Rows from a 3D modeling dataset:
::::::
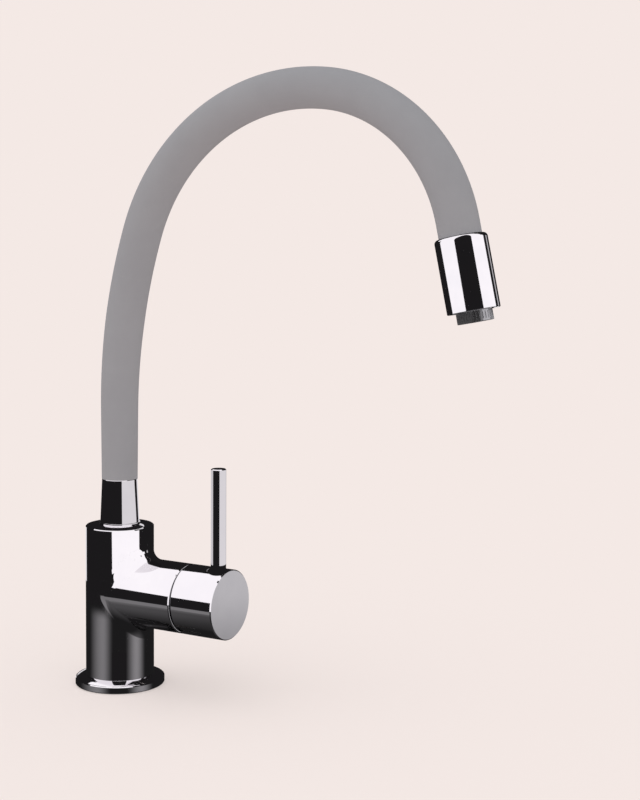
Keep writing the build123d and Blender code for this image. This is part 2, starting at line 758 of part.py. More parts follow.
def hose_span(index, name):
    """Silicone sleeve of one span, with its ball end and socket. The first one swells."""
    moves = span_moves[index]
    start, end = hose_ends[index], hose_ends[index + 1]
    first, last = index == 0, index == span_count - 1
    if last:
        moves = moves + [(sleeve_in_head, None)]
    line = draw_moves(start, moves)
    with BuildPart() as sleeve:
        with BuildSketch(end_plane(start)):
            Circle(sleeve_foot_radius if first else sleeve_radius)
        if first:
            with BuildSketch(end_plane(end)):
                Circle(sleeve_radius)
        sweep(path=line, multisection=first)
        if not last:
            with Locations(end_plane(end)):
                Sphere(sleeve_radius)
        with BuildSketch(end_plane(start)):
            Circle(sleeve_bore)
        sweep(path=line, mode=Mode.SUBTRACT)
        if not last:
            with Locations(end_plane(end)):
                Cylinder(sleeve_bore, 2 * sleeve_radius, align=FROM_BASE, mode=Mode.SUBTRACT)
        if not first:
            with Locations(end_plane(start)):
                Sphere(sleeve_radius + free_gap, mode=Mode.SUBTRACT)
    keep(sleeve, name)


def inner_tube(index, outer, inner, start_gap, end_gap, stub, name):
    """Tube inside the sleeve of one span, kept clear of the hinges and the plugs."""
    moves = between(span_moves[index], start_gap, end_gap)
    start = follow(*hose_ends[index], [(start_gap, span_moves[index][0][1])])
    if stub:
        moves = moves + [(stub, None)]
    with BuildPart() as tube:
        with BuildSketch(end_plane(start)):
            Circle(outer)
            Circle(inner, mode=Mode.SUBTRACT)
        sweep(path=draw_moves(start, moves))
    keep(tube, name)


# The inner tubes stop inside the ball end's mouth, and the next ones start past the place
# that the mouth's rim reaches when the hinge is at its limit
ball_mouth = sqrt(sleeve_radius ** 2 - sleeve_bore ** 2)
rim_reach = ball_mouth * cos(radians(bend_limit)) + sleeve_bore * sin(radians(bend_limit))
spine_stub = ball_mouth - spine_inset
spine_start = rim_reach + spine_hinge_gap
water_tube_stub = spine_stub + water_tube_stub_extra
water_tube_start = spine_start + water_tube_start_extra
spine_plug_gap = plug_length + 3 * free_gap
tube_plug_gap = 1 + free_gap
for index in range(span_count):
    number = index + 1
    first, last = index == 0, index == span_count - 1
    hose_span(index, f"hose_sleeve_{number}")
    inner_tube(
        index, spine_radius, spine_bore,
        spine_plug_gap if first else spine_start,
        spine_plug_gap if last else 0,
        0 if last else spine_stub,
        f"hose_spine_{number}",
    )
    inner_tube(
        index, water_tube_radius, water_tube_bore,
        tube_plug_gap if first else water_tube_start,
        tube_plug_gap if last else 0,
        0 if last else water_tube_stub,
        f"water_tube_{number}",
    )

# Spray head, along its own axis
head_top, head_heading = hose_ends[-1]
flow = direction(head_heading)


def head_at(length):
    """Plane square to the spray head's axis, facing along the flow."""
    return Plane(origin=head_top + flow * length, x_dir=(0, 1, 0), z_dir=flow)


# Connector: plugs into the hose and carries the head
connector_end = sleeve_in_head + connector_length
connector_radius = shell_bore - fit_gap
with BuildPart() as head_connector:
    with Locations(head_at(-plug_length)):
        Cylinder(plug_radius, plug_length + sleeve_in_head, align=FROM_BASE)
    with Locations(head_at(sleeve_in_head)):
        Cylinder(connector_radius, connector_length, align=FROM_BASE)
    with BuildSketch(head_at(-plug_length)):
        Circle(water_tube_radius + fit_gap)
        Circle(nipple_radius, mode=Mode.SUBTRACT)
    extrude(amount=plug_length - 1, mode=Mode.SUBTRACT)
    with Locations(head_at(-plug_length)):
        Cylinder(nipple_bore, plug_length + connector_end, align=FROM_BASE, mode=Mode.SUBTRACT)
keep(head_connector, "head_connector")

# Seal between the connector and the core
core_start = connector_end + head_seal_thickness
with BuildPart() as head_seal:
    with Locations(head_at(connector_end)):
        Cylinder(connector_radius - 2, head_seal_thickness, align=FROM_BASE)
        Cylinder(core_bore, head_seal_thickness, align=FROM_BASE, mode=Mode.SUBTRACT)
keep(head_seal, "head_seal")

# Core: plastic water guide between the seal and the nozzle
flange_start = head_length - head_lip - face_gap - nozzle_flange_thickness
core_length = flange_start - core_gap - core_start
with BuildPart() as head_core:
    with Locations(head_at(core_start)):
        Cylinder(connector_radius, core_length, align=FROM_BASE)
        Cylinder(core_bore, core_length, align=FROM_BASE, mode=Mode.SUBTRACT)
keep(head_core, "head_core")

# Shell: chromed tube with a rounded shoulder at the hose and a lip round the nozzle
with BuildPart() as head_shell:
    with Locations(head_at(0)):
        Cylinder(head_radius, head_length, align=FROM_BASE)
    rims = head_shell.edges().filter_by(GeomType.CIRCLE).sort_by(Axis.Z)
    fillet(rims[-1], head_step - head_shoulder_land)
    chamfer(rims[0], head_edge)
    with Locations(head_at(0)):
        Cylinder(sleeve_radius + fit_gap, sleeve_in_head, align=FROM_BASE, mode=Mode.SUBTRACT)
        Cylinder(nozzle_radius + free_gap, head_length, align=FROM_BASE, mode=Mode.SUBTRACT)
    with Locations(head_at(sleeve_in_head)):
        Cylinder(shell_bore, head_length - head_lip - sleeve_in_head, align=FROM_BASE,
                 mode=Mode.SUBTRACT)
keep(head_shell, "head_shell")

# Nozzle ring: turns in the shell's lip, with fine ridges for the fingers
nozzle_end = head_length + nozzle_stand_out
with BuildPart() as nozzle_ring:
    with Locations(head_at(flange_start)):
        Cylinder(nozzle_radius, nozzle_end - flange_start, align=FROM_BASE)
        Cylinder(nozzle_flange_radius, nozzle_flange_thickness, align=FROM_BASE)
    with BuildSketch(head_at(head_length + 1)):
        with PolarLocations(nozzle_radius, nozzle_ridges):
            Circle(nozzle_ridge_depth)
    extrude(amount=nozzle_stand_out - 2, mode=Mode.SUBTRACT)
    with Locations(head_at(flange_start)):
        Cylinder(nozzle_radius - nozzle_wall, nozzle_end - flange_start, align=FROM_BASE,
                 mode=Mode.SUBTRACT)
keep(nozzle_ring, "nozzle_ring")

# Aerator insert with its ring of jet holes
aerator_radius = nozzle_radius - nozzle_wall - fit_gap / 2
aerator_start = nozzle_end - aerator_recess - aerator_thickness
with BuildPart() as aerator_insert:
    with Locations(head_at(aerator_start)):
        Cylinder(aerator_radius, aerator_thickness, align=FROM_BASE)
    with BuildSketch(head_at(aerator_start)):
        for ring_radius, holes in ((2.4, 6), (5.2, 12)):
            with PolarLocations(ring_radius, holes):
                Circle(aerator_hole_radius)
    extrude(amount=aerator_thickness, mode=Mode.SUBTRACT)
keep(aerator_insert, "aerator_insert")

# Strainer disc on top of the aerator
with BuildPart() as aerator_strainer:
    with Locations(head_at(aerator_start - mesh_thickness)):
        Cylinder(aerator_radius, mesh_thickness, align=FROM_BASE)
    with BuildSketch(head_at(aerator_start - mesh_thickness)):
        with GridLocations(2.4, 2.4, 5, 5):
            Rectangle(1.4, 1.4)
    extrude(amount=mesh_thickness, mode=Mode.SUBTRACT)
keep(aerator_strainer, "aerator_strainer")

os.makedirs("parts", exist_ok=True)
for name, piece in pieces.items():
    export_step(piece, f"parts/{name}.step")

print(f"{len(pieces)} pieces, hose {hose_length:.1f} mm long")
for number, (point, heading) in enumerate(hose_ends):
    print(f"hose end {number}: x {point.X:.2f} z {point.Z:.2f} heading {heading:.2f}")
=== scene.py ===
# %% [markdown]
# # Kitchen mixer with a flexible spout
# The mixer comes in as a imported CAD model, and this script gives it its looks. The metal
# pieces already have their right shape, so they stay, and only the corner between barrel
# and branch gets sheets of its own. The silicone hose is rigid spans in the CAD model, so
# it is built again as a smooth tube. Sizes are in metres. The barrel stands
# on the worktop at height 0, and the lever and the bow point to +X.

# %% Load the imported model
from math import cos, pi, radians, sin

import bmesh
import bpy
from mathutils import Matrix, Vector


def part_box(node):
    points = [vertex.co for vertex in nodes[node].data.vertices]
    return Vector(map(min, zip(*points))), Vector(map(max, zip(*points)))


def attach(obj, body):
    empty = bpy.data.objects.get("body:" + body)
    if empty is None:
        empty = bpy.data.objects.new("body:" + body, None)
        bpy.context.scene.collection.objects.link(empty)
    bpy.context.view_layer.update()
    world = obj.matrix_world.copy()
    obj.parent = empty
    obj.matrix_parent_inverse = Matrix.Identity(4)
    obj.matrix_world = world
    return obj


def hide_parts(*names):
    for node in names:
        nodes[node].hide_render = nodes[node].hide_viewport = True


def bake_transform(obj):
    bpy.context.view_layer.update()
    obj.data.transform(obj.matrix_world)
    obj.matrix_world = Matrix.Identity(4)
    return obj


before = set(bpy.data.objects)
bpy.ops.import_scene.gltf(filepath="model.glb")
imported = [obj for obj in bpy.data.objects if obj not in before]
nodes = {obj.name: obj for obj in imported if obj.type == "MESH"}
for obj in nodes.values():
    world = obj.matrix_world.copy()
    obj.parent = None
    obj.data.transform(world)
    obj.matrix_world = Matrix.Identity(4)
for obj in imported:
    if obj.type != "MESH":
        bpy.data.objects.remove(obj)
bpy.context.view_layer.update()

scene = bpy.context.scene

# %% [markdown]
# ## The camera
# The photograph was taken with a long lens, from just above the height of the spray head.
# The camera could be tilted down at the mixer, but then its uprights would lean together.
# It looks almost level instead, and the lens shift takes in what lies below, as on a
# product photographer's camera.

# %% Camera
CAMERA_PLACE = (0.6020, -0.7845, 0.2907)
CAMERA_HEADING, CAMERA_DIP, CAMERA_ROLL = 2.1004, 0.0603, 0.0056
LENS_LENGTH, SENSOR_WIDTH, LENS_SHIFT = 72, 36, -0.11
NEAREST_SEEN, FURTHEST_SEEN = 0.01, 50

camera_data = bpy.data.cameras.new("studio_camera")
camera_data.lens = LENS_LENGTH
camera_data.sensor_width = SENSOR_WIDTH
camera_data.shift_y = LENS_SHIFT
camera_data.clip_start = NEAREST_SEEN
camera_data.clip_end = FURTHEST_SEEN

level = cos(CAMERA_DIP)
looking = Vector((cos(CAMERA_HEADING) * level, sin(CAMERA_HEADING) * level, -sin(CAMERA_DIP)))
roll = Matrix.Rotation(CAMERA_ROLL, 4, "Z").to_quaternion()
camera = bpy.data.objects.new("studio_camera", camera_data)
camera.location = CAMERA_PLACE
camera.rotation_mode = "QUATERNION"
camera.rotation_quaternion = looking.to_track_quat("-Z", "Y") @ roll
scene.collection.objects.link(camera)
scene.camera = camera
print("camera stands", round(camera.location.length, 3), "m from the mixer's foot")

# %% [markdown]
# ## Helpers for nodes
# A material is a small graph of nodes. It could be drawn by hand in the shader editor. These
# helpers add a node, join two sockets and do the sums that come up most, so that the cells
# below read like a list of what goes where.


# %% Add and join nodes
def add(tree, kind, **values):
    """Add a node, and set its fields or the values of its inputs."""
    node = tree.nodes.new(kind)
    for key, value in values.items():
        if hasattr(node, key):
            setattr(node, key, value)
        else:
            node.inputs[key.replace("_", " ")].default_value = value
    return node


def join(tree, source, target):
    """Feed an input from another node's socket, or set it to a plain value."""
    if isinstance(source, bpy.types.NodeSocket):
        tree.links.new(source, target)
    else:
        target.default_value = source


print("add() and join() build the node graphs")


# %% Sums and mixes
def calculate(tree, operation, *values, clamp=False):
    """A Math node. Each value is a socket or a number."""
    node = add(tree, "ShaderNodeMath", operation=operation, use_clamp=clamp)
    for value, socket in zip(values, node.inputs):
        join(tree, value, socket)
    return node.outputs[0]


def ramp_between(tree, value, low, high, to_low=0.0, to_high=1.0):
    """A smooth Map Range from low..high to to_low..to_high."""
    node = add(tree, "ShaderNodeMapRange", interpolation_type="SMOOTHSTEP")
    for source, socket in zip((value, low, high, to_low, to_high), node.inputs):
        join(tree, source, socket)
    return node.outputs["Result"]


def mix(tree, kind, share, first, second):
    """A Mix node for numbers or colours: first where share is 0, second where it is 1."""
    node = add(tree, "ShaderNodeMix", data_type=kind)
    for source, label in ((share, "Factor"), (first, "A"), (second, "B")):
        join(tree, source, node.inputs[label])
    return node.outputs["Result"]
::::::
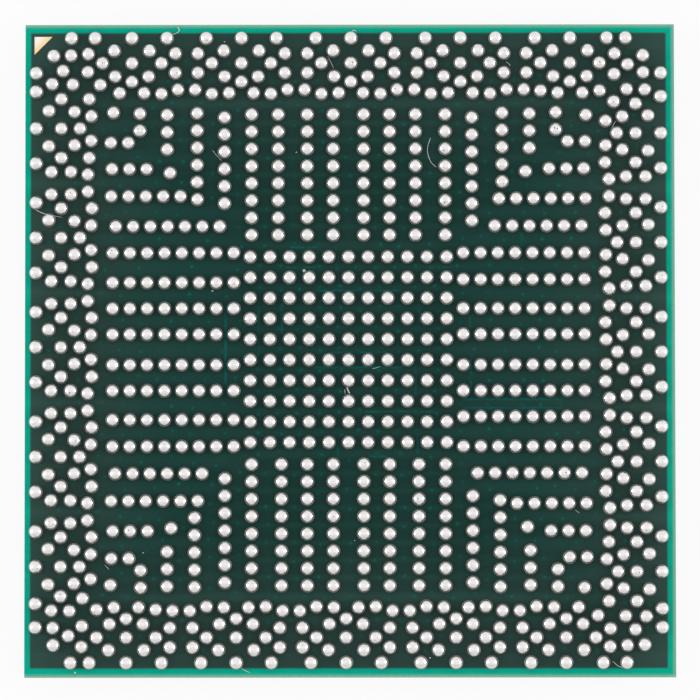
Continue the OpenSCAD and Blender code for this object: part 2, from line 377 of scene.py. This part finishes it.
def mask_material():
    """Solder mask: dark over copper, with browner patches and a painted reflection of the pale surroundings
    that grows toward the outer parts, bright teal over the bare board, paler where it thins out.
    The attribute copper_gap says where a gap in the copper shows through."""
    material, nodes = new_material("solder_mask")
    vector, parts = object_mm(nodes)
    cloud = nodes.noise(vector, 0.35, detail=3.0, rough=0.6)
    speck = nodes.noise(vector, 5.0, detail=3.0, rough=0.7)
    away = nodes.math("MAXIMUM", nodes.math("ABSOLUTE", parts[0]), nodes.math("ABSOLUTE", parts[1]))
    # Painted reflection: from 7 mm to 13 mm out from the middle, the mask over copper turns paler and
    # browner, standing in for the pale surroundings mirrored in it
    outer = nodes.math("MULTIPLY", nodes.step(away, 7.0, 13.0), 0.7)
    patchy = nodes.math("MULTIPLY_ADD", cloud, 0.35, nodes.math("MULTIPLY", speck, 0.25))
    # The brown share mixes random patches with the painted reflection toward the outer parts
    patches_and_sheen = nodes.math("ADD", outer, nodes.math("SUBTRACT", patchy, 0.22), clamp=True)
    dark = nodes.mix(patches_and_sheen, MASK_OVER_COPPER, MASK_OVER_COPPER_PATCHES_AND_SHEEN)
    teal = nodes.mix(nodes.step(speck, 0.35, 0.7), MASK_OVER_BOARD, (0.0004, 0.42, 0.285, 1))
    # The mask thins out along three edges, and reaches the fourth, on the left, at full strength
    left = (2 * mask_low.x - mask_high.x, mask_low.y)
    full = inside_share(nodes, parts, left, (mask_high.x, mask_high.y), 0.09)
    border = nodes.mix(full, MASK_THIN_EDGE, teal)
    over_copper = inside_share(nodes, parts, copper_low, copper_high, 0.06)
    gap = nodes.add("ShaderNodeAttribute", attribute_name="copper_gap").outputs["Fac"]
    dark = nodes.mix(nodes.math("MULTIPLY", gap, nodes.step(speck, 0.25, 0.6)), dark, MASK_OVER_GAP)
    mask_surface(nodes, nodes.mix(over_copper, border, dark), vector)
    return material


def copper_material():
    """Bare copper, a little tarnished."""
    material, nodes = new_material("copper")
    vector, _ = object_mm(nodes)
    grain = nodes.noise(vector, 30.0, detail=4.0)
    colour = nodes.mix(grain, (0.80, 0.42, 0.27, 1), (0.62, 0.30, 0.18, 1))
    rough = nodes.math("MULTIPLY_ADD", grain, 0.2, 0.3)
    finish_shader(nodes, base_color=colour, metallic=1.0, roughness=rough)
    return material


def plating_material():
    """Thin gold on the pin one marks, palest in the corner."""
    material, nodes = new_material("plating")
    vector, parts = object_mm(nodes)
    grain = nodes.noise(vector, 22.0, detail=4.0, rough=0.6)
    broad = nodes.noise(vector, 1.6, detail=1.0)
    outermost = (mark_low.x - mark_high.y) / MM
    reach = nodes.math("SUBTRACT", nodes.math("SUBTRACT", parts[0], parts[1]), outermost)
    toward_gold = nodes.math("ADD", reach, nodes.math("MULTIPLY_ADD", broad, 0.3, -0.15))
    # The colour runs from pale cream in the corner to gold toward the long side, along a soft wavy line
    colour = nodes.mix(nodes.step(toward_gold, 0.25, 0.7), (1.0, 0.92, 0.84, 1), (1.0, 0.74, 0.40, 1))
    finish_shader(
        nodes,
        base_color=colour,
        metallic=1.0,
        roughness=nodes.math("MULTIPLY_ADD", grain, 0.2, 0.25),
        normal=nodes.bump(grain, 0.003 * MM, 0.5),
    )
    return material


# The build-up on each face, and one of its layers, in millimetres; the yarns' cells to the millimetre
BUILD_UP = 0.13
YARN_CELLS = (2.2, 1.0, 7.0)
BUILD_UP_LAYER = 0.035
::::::
__Problem requirements__: Go through the material above and output exactly the lines from the one containing "before = set(bpy.data.objects)" through the one containing "scene = bpy.context.scene".

__Output for this task__:
before = set(bpy.data.objects)
bpy.ops.import_scene.gltf(filepath="model.glb")
imported = [obj for obj in bpy.data.objects if obj not in before]
nodes = {obj.name: obj for obj in imported if obj.type == "MESH"}
for obj in nodes.values():
    world = obj.matrix_world.copy()
    obj.parent = None
    obj.data.transform(world)
    obj.matrix_world = Matrix.Identity(4)
for obj in imported:
    if obj.type != "MESH":
        bpy.data.objects.remove(obj)
bpy.context.view_layer.update()

scene = bpy.context.scene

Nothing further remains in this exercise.